放射線を浴びたときの身体障害

放射線を大量に浴びたときの身体障害

すぐに現れる障害(急性障害)

 1.48時間以内

  • 全身脱力、吐き気、嘔吐
     

 2.約3週~2ヶ月

  • 脱毛、口内炎
  • 造血障害 → 感染症・出血傾向
  • 消化管障害 → 嘔吐・下痢
  • 中枢神経障害 → けいれん

数ヶ月以降に現れる障害(晩発性障害)

  • がん

     放射線を大量に浴びると身体に重い障害があらわれます。被ばく直後には全身の脱力と吐き気、嘔吐が見られます。その後いったん症状は軽快し、約3週から2ヶ月後に脱毛と口内炎が発症し、さらに白血球や赤血球、血小板など血液細胞を作れなくなったり(造血障害)、胃や腸などの消化管の粘膜が傷んだり、脳の機能が障害されてけいれんを起こしたりします。こうした急性障害の症状が落ち着いてしばらく経って、がんをはじめとする晩発性障害が5ヶ月以上たった後で出現します。

放射線の細胞への影響

放射線は体を構成する細胞に損傷を与えます。細胞の中では、遺伝子DNAからメッセンジャーRNAが転写されて、タンパク質が作られています。放射線の標的はDNAです。放射線はDNA二重らせんを切断します。

放射線によって生じるDNAの傷の数

私たちは、自然放射線から被ばくを受けるとともに、病院のエックス線検査からも被ばくしています。この表は被ばくによって生じるDNAの傷の数を示します。

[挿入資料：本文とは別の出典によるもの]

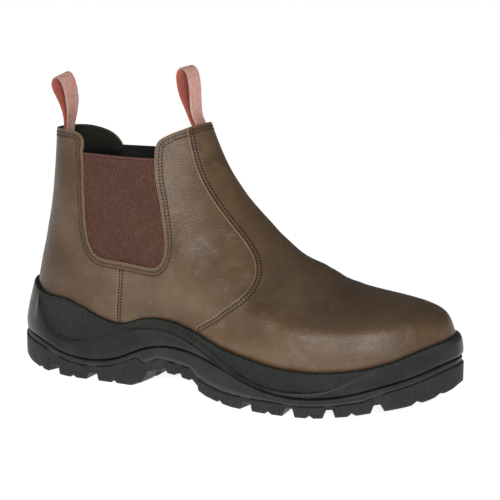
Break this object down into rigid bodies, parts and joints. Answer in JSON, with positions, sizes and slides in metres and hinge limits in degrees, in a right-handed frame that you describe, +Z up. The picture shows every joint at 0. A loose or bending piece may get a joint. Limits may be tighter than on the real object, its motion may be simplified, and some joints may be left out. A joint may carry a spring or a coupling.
{
  "type": "side gore work boot",
  "caption": "Right ankle-high work boot with leather upper, elastic side gores, front and rear pull loops and a lugged cup sole.",
  "frame": {"origin": "middle of the footprint's bounding box, on the ground plane under the lugs", "axes": "+X from heel to toe, +Y to the inner side of the foot, +Z up; the outer side faces -Y"},
  "size_m": [0.308, 0.11, 0.2049],
  "materials": {
    "leather": "oiled brown full grain leather",
    "elastic": "red-brown elastic webbing",
    "rubber": "matt black rubber",
    "midsole": "satin black moulded sole",
    "webbing": "heathered coral tape",
    "footbed": "dark felt footbed"
  },
  "bodies": {
    "root": {"outsole": "rubber", "midsole": "midsole", "insole": "footbed", "upper": "leather", "gore_outer_side": "elastic", "gore_inner_side": "elastic", "pull_loop_rear": "webbing", "pull_loop_front": "webbing"}
  },
  "joints": []
}
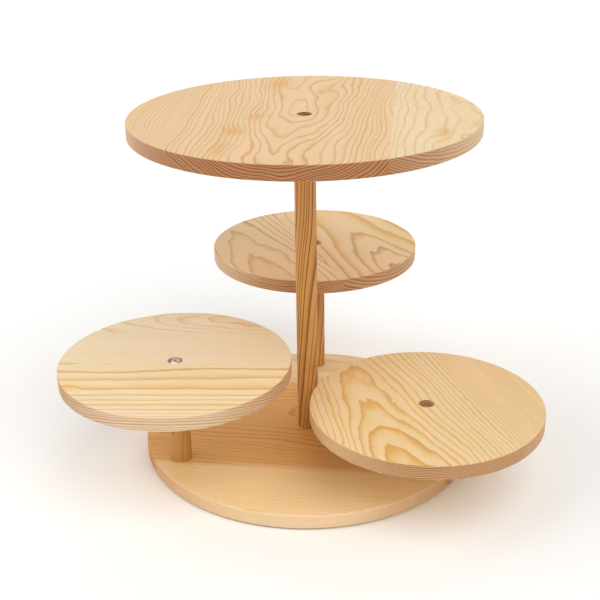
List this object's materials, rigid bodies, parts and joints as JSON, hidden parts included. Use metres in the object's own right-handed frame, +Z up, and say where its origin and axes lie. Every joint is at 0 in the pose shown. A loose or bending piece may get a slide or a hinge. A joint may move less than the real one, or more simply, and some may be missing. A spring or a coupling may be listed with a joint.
{
  "type": "turntable display stand",
  "caption": "Solid pine display stand: round base, tall centre post and three stepped posts, each carrying a round turntable that turns freely on a bolted pivot.",
  "frame": {"origin": "middle of the underside of the centre felt pad, on the centre post's axis, where the stand meets the table", "axes": "+Z up along the posts; +Y towards the highest of the three short posts, at the back; +X to the right seen from the front, so the left turntable is at -X and the right one at +X"},
  "size_m": [0.5615, 0.5341, 0.4192],
  "materials": {
    "pine_board": "sanded edge-glued pine with a clear satin finish, pale earlywood and honey-brown latewood lines",
    "pine_base": "sanded edge-glued pine with a clear satin finish, soft straight grain",
    "pine_post": "turned pine dowel with a clear satin finish, strong reddish-brown grain stripes along it",
    "zinc_steel": "bright zinc-plated steel",
    "brass": "plain machined brass",
    "nylon": "natural off-white nylon",
    "felt": "pressed brown wool felt"
  },
  "bodies": {
    "stand": {"base": "pine_base", "top_felt_pad": "felt", "top_base_bolt": "zinc_steel", "top_base_washer": "zinc_steel", "top_lower_insert": "brass", "top_post": "pine_post", "top_upper_insert": "brass", "top_thrust_washer": "nylon", "top_pivot_sleeve": "zinc_steel", "top_pivot_washer": "zinc_steel", "top_pivot_bolt": "zinc_steel", "back_felt_pad": "felt", "back_base_bolt": "zinc_steel", "back_base_washer": "zinc_steel", "back_lower_insert": "brass", "back_post": "pine_post", "back_upper_insert": "brass", "back_thrust_washer": "nylon", "back_pivot_sleeve": "zinc_steel", "back_pivot_washer": "zinc_steel", "back_pivot_bolt": "zinc_steel", "left_felt_pad": "felt", "left_base_bolt": "zinc_steel", "left_base_washer": "zinc_steel", "left_lower_insert": "brass", "left_post": "pine_post", "left_upper_insert": "brass", "left_thrust_washer": "nylon", "left_pivot_sleeve": "zinc_steel", "left_pivot_washer": "zinc_steel", "left_pivot_bolt": "zinc_steel", "right_felt_pad": "felt", "right_base_bolt": "zinc_steel", "right_base_washer": "zinc_steel", "right_lower_insert": "brass", "right_post": "pine_post", "right_upper_insert": "brass", "right_thrust_washer": "nylon", "right_pivot_sleeve": "zinc_steel", "right_pivot_washer": "zinc_steel", "right_pivot_bolt": "zinc_steel"},
    "top_turntable": {"top_turntable": "pine_board"},
    "back_turntable": {"back_turntable": "pine_board"},
    "left_turntable": {"left_turntable": "pine_board"},
    "right_turntable": {"right_turntable": "pine_board"}
  },
  "joints": [
    {"name": "top_turn", "type": "hinge", "parent": "stand", "child": "top_turntable", "pos_m": [0, 0, 0.4022], "axis": [0, 0, 1], "continuous": true},
    {"name": "back_turn", "type": "hinge", "parent": "stand", "child": "back_turntable", "pos_m": [0, 0.171, 0.1832], "axis": [0, 0, 1], "continuous": true},
    {"name": "left_turn", "type": "hinge", "parent": "stand", "child": "left_turntable", "pos_m": [-0.14809, -0.0855, 0.1322], "axis": [0, 0, 1], "continuous": true},
    {"name": "right_turn", "type": "hinge", "parent": "stand", "child": "right_turntable", "pos_m": [0.14341, -0.09313, 0.0862], "axis": [0, 0, 1], "continuous": true}
  ]
}
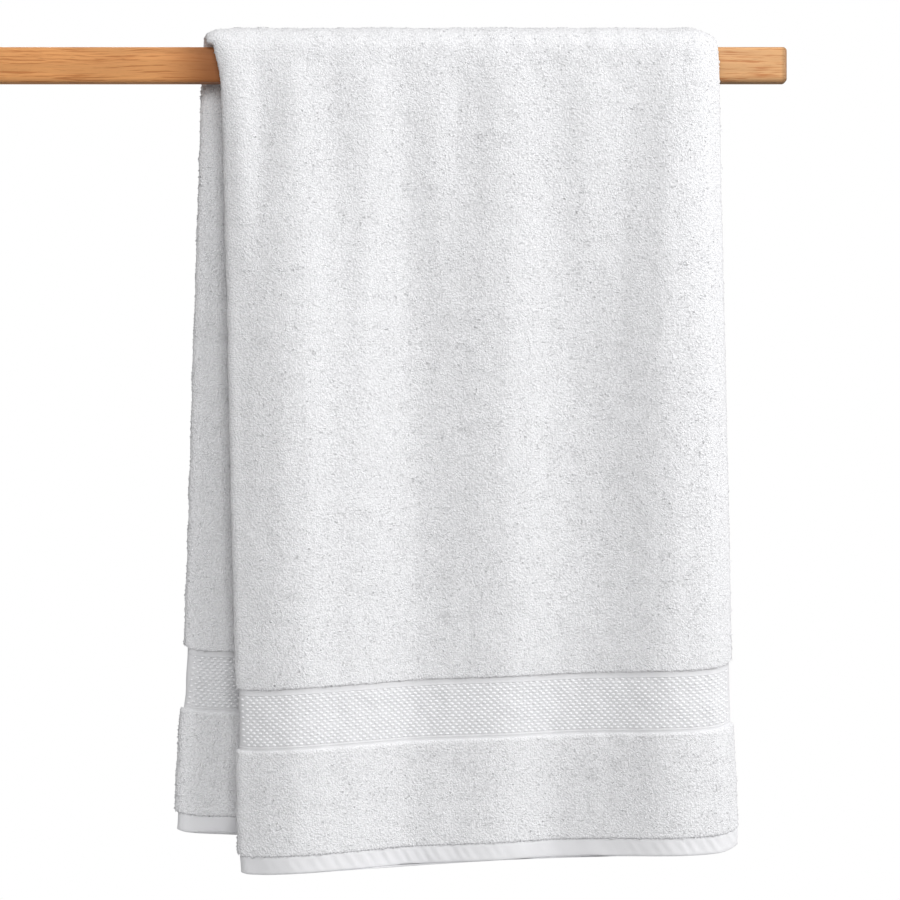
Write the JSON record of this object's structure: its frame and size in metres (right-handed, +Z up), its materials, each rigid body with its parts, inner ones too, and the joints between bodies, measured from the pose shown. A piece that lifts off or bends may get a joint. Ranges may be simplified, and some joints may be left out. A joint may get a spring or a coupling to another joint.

  被ばく線量(ミリシーベルト) 1細胞当たりのDNA二重鎖切断数
胸部X線 0.02 0.0008
マンモグラフィー 0.4 0.016
頭部CT 2 0.08
自然放射線による年間線量 2.4 0.1
腹部CT 7 0.28
冠動脈造影 22 0.88
宇宙旅行(60日間) 50 2
広島・長崎原爆被ばく 5~4000 0.2~160

Molecular Cell 40, October 22, 2010 ©2010 Elsevier Inc.